A) I. Der Beschwerde gegen Spruchpunkt I. des angefochtenen

Bescheides wird stattgegeben und festgestellt, dass gemäß § 28 Abs. 2 VwGVG iVm § 9 Abs. 2 und 3 BFA-VG eine Rückkehrentscheidung auf Dauer unzulässig ist. XXXX wird §§ 54, 55 Abs. 1 und 58 Abs. 2 AsylG 2005 eine "Aufenthaltsberechtigung plus" für die Dauer von 12 Monaten erteilt.

II. In Erledigung der Beschwerde werden die Spruchpunkte II. bis IV. des angefochtenen Bescheides ersatzlos aufgehoben.

B) Die Revision ist gemäß Art 133 Abs 4 B-VG nicht zulässig.

Text

ENTSCHEIDUNGSGRÜNDE:

I. Verfahrensgang:

1. Der Beschwerdeführer (in Folge auch BF) stellte erstmals am 18.04.2006 einen Asylantrag, welcher mit Bescheid des Bundesasylamtes vom XXXX, Zl. XXXX, negativ entschieden wurde.

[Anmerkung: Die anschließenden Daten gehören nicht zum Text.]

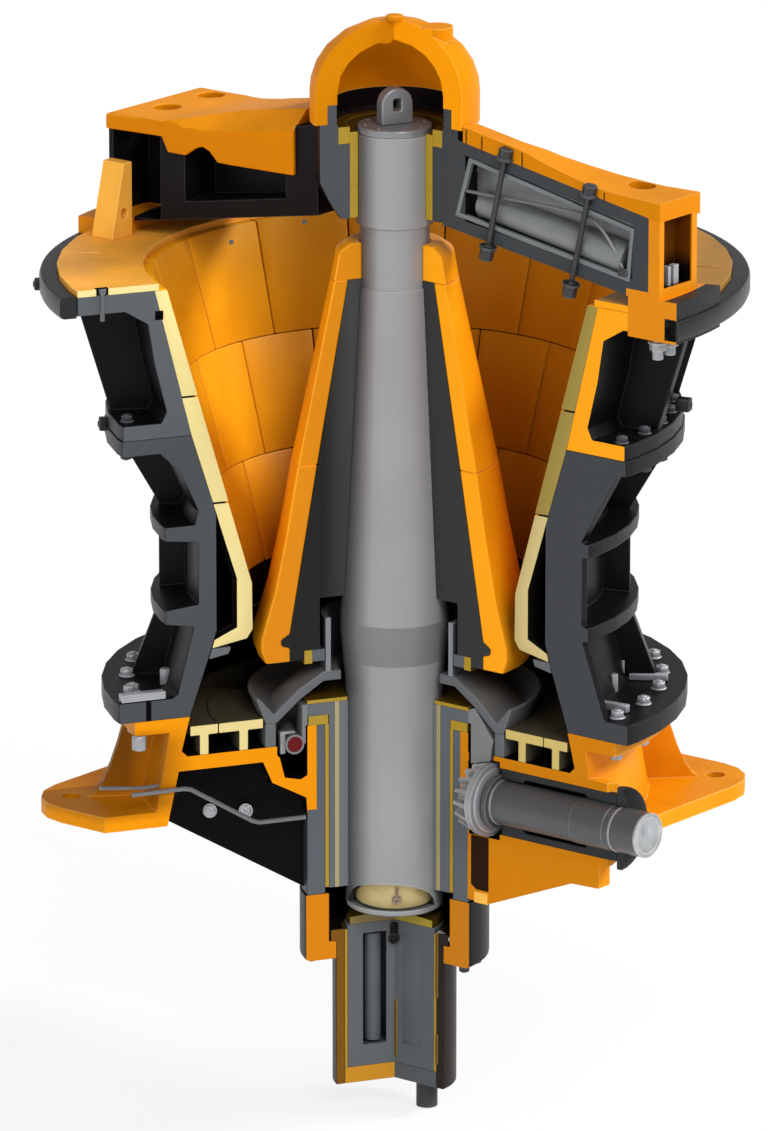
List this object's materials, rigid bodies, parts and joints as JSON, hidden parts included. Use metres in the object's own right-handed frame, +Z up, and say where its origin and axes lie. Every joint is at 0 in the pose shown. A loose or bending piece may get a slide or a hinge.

2. Die gegen den negativen Bescheid des Bundesasylamtes vom XXXX erhobene Berufung wurde mit Bescheid des Unabhängigen Bundesasylsenates vom XXXX, Zl. XXXX, abgewiesen. Mit Beschluss des Verwaltungsgerichtshofes vom XXXX, Zl. XXXX, wurde der hiergegen erhobenen Beschwerde die aufschiebende Wirkung zuzuerkennen, stattgegeben.

3. Letztendlich wurde die Behandlung der Beschwerde gegen den negativen Bescheid des Unabhängigen Bundesasylamtes vom XXXX mit Beschluss des Verwaltungsgerichtshofes vom XXXX, Zl. XXXX abgelehnt.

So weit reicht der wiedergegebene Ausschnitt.